In the case of same sex marriage, this would look much like how the church deals with other sexual relationships that don’t conform to what the Bible calls God’s people to live like. Right now, few would think that conservative Christians accept premarital sex or unmarried cohabitation as a good norm, even though there is no push that I am aware of to have the state stop either from happening.

If a couple were to seek the blessing of a church to live like that, no one would be surprised to hear that church say no. The church could do similarly with same sex marriage: those who want to marry those couples, like liberal Anglican or Uniting churches, would be free to do so; otherwise, we marry those who conform to the beliefs that we hold about marriage (I’ll put the implications of having anti-discrimination aside for the moment, as that is a related but separate issues that deserves an article all on its own). We remain free to call people to repentance in Christ and call Christians to live in conformity with following Jesus when it comes to marriage.

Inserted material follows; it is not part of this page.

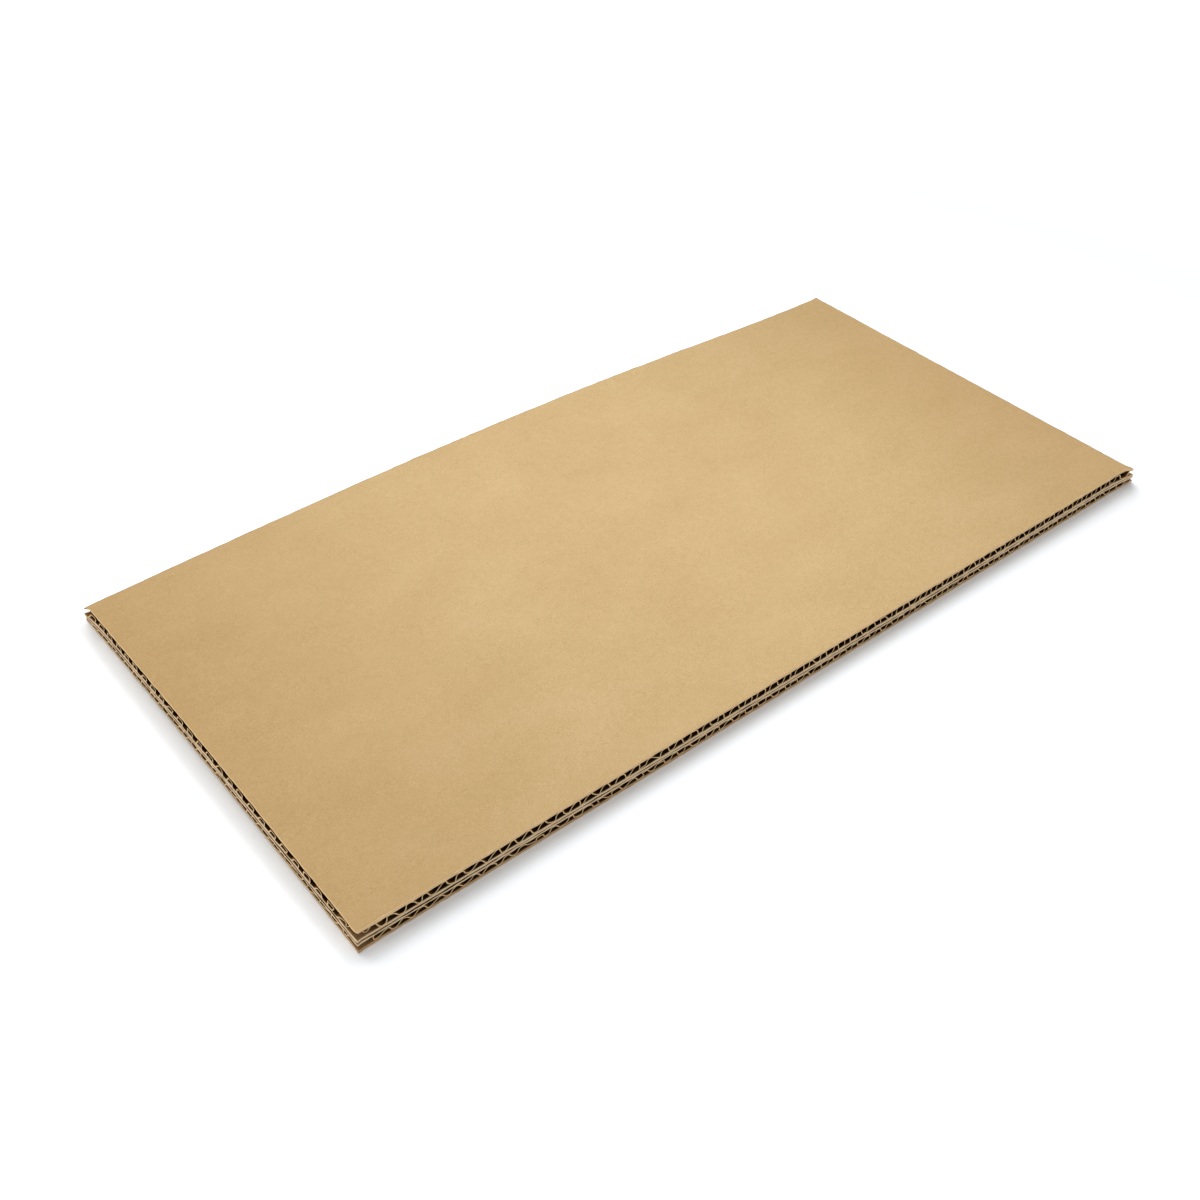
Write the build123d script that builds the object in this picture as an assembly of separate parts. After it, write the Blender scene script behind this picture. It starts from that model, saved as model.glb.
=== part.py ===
from build123d import *
from math import ceil, cos, floor, hypot, pi, radians, sin, tan
import os

# Corrugated cardboard sheet, double wall: two fluted layers between four flat papers.
# Millimetres. The origin is the middle of the underside, X runs along the length,
# Y from the front edge to the back edge and Z up.

# Outline
sheet_length = 522.0
sheet_width = 250.0

# Papers
liner_thickness = 1.45
medium_thickness = 0.5
glue_gap = 0.02

# Flutes run slantwise, leaning from the width toward the right end
lower_flute_height = 3.3
upper_flute_height = 4.4
flute_pitch = 6.35
flute_angle = 43.0

# Wave, as shares of one flute and of its half height, and where a crest first stands
shoulder_share = 0.15
shoulder_height = 0.72
lower_shift = 0.58
upper_shift = 0.9

# Bow of the back edge above the ground
bow_height = 6.9
bow_fade = 8
bow_spans = 48

flute_lean = sheet_width * tan(radians(flute_angle))
flute_step = flute_pitch / cos(radians(flute_angle))
left_end = -sheet_length / 2
right_end = sheet_length / 2
front_edge = -sheet_width / 2
back_edge = sheet_width / 2

# The front section starts this far out, so that every flute on the sheet is met
section_start = left_end - flute_lean - flute_step
section_end = right_end + flute_step

# Right of the line from here to the back right corner the sheet lies flat
flat_start = right_end - flute_lean


def lift(x):
    """Height of the back edge above the ground, fading out at the right end."""
    share = min((x - left_end) / sheet_length, 1)
    return bow_height * sin(pi * share) * (1 - share**bow_fade) ** 2


def on_front(x, z):
    """A section point on the front edge, which lies flat."""
    return Vector(x, front_edge, z)


def on_back(x, z):
    """A section point on the back edge, which is bowed up."""
    return Vector(x, back_edge, z + lift(x))


def trimmed(body):
    """A paper cut to the sheet's outline."""
    return body & Box(sheet_length, sheet_width, 2 * sheet_width)


def bowed_section(put, start, end, underside):
    """Edge section of a flat paper, through points set by the given edge function."""
    span = (end - start) / bow_spans
    places = [start + index * span for index in range(bow_spans + 1)]
    bottom, top = [
        Spline(*[put(x, z) for x in places])
        for z in (underside, underside + liner_thickness)
    ]
    right = Line(bottom @ 1, top @ 1)
    left = Line(top @ 0, bottom @ 0)
    return Wire([bottom.edge(), right.edge(), top.edge(), left.edge()])


def liner(underside):
    """A flat paper whose lower face lies at the given height."""
    front = bowed_section(on_front, section_start, flat_start, underside)
    back = bowed_section(on_back, section_start + flute_lean, right_end, underside)
    bowed_part = Solid.make_loft([front, back], ruled=True)
    corners = [
        on_front(flat_start, underside),
        on_front(section_end, underside),
        on_back(section_end + flute_lean, underside),
        on_back(right_end, underside),
    ]
    flat_part = extrude(make_face(Polyline(*corners, close=True)), liner_thickness)
    return trimmed(bowed_part + flat_part)


def wave(swing, shift):
    """Corners of the waved paper's middle line, swinging this far to each side."""
    first = floor((section_start - left_end) / flute_step)
    last = ceil((section_end - left_end) / flute_step)
    half = [(-shoulder_share, shoulder_height), (0, 1), (shoulder_share, shoulder_height)]
    corners = []
    for index in range(first, last + 1):
        for middle, side in ((index + shift, swing), (index + shift + 0.5, -swing)):
            corners += [(left_end + flute_step * (middle + u), side * w) for u, w in half]
    return corners


def beside(points, distance):
    """The line at a distance above a line of points, without its two end points."""
    moved = []
    for (x0, z0), (x1, z1), (x2, z2) in zip(points, points[1:], points[2:]):
        before = hypot(x1 - x0, z1 - z0)
        after = hypot(x2 - x1, z2 - z1)
        nx = -(z1 - z0) / before - (z2 - z1) / after
        nz = (x1 - x0) / before + (x2 - x1) / after
        reach = 2 * distance / (nx * nx + nz * nz)
        moved.append((x1 + nx * reach, z1 + nz * reach))
    return moved


def fluting(underside, height, shift):
    """A waved paper that fills a space of this height, but for the glue gaps."""
    middle_line = wave((height - medium_thickness) / 2, shift)
    above = beside(middle_line, medium_thickness / 2)
    below = beside(middle_line, -medium_thickness / 2)
    fit = (height / 2 - glue_gap) / max(z for x, z in above)
    outline = [(x, underside + height / 2 + fit * z) for x, z in below + above[::-1]]
    sections = []
    for lean, put in ((0, on_front), (flute_lean, on_back)):
        corners = [put(x + lean, z) for x, z in outline]
        sections.append(Wire(Polyline(*corners, close=True).edges()))
    return trimmed(Solid.make_loft(sections, ruled=True))


# Undersides of the papers, from the ground up
lower_space = liner_thickness
lower_inner = lower_space + lower_flute_height
upper_inner = lower_inner + liner_thickness + glue_gap
upper_space = upper_inner + liner_thickness
top = upper_space + upper_flute_height

plies = {
    "bottom_liner": liner(0),
    "lower_fluting": fluting(lower_space, lower_flute_height, lower_shift),
    "lower_inner_liner": liner(lower_inner),
    "upper_inner_liner": liner(upper_inner),
    "upper_fluting": fluting(upper_space, upper_flute_height, upper_shift),
    "top_liner": liner(top),
}

os.makedirs("parts", exist_ok=True)
for name, body in plies.items():
    body.label = name
    export_step(body, f"parts/{name}.step")
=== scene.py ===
from math import cos, pi, radians, tan

import bpy
import numpy as np
from mathutils import Matrix, Vector


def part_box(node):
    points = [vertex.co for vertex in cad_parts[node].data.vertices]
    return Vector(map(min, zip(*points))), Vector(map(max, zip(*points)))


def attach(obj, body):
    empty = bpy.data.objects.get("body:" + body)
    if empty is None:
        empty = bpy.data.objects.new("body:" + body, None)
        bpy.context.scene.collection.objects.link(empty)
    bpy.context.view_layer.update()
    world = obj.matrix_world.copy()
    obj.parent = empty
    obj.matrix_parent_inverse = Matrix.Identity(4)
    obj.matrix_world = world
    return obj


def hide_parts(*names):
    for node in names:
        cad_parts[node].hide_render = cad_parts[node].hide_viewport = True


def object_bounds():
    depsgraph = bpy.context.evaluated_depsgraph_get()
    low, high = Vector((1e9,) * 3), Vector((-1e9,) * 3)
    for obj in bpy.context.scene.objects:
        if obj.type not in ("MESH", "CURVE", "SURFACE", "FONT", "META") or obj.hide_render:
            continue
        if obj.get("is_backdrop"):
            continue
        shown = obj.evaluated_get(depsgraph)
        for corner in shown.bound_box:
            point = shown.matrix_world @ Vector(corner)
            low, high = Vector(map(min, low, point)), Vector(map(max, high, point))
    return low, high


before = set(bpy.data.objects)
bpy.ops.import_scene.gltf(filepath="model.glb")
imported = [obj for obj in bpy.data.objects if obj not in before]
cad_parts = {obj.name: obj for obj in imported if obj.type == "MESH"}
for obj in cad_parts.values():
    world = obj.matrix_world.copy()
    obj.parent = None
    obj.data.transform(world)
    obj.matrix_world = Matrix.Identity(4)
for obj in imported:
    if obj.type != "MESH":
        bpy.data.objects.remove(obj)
solid_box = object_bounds()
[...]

The same sex marriage plebiscite provides us with an important opportunity to think more about something I find Christians rarely seriously study comprehensively: political philosophy. While much is written about political developments by evangelical pastors and leaders, I find very little of it gets into fundamental questions of what should be the relationship that we as Christian individuals should have with the state and its institutions, and by and large, that is fine.

Our leaders should focus on what makes up the important part of their job, which is understanding how we are supposed to live as Christians in this world and to encourage Christians to persevere in it. The ebb and flow in the fates of political parties are of little consequence in eternity, and there is no reason for Christians to be overly concerned with the daily political cycle. Of more consequence is ensuring that our thinking is clear and consistent.

To that end, recognizing the value of religious freedom and pluralism, I would call on my fellow Christians to vote yes in the plebiscite.